The Black Composers CD Project has the potential to be a transformative movement within WCO and in the classical music world.
“I hope it isn’t lost on anyone that the Wisconsin Chamber Orchestra has taken on, in addition to the reputation that they already have as an orchestra, the idea of growing and reflecting the community that they serve,” Rushen said. “They are actively embracing excellence in all of its forms and looking for ways to be able to add that aspect to their orchestra’s personality and persona. I think they should be supported and commended for that, particularly in Madison with their being such a huge artistic community, one in which it seems open to ideas as long as they are presented respectfully. I think it is fantastic. I look forward to bigger and better things all the time.”

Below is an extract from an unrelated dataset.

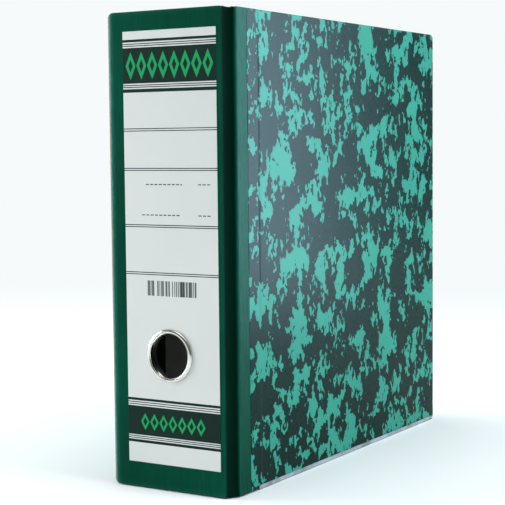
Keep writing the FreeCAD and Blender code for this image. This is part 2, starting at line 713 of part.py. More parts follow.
os.makedirs("parts", exist_ok=True)
for item in parts:
    item.Shape.exportStep(os.path.join("parts", item.Label + ".step"))
    bounds = item.Shape.BoundBox
    print(f"{item.Label:22s} {len(item.Shape.Solids)} solid(s) {item.Shape.Volume:10.1f} mm3"
          f"  x {bounds.XMin:.2f}..{bounds.XMax:.2f} y {bounds.YMin:.2f}..{bounds.YMax:.2f}"
          f" z {bounds.ZMin:.2f}..{bounds.ZMax:.2f}")
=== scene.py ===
import math
import bmesh
import bpy
import numpy as np
from mathutils import Matrix, Vector


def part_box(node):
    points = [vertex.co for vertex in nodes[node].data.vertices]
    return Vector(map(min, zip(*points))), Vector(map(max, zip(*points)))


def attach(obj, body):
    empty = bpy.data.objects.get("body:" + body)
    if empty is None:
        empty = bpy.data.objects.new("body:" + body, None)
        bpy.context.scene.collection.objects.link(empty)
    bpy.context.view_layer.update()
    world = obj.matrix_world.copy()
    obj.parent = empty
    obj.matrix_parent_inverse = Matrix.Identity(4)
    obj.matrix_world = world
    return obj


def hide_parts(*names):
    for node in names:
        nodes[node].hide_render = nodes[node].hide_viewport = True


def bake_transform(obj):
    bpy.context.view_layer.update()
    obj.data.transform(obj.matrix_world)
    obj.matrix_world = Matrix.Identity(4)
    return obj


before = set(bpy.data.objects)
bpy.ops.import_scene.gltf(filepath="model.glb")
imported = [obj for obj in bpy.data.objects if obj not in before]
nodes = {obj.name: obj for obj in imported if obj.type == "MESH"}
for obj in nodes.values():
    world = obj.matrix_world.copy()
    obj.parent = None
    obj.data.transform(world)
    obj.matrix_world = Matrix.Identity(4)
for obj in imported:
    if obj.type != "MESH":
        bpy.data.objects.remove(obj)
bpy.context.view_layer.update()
mm = 0.001  # Blender works in metres, the sizes below are in millimetres


def nodeBox(name):
    # lowest and highest corner of a CAD node, in millimetres
    low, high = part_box(name)
    return np.array(low) / mm, np.array(high) / mm


print("stage: frame loaded,", len(nodes), "nodes")


def colour(code):
    # sRGB hex to the linear values that the shader works in
    parts = np.array([int(code[i:i + 2], 16) for i in (1, 3, 5)]) / 255
    linear = np.where(parts <= 0.04045, parts / 12.92, ((parts + 0.055) / 1.055) ** 2.4)
    return (*linear.tolist(), 1.0)


def perMetre(*sizes):
    # pattern scale that gives lumps of so many millimetres
    return tuple(1 / (size * mm) for size in sizes)


def addNode(owner, kind, settings=None, inputs=None, output=0, stops=()):
    # One node with its settings, links and ramp stops; it gives back one of its output sockets.
    # An input is a number, a vector, a hex colour or another node's socket.
    node = owner.node_tree.nodes.new("ShaderNode" + kind)
    for name, value in (settings or {}).items():
        setattr(node, name, value)
    for name, value in (inputs or {}).items():
        if isinstance(value, bpy.types.NodeSocket):
            owner.node_tree.links.new(value, node.inputs[name])
        else:
            node.inputs[name].default_value = colour(value) if isinstance(value, str) else value
    for number, (position, code) in enumerate(stops):
        element = node.color_ramp.elements[number]
        element.position = position
        element.color = colour(code)
    return node.outputs[output] if len(node.outputs) else None


def newMaterial(name):
    material = bpy.data.materials.new(name)
    material.use_nodes = True
    material.node_tree.nodes.clear()
    return material


def closeMaterial(material, shaderInputs):
    shader = addNode(material, "BsdfPrincipled", None, shaderInputs)
    addNode(material, "OutputMaterial", None, {"Surface": shader})
    return material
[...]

The Wisconsin Chamber Orchestra has taken on a huge — and potentially transformative — project that could lead to an era of innovation and creativity in the world of classical music. And it is all because of seeds planted long ago when Andrew Sewell and Dr. Bill Banfield were perfecting their art at the University of Michigan. They are seeds that could lead to the flowering of beautiful music by Black composers for generations to come.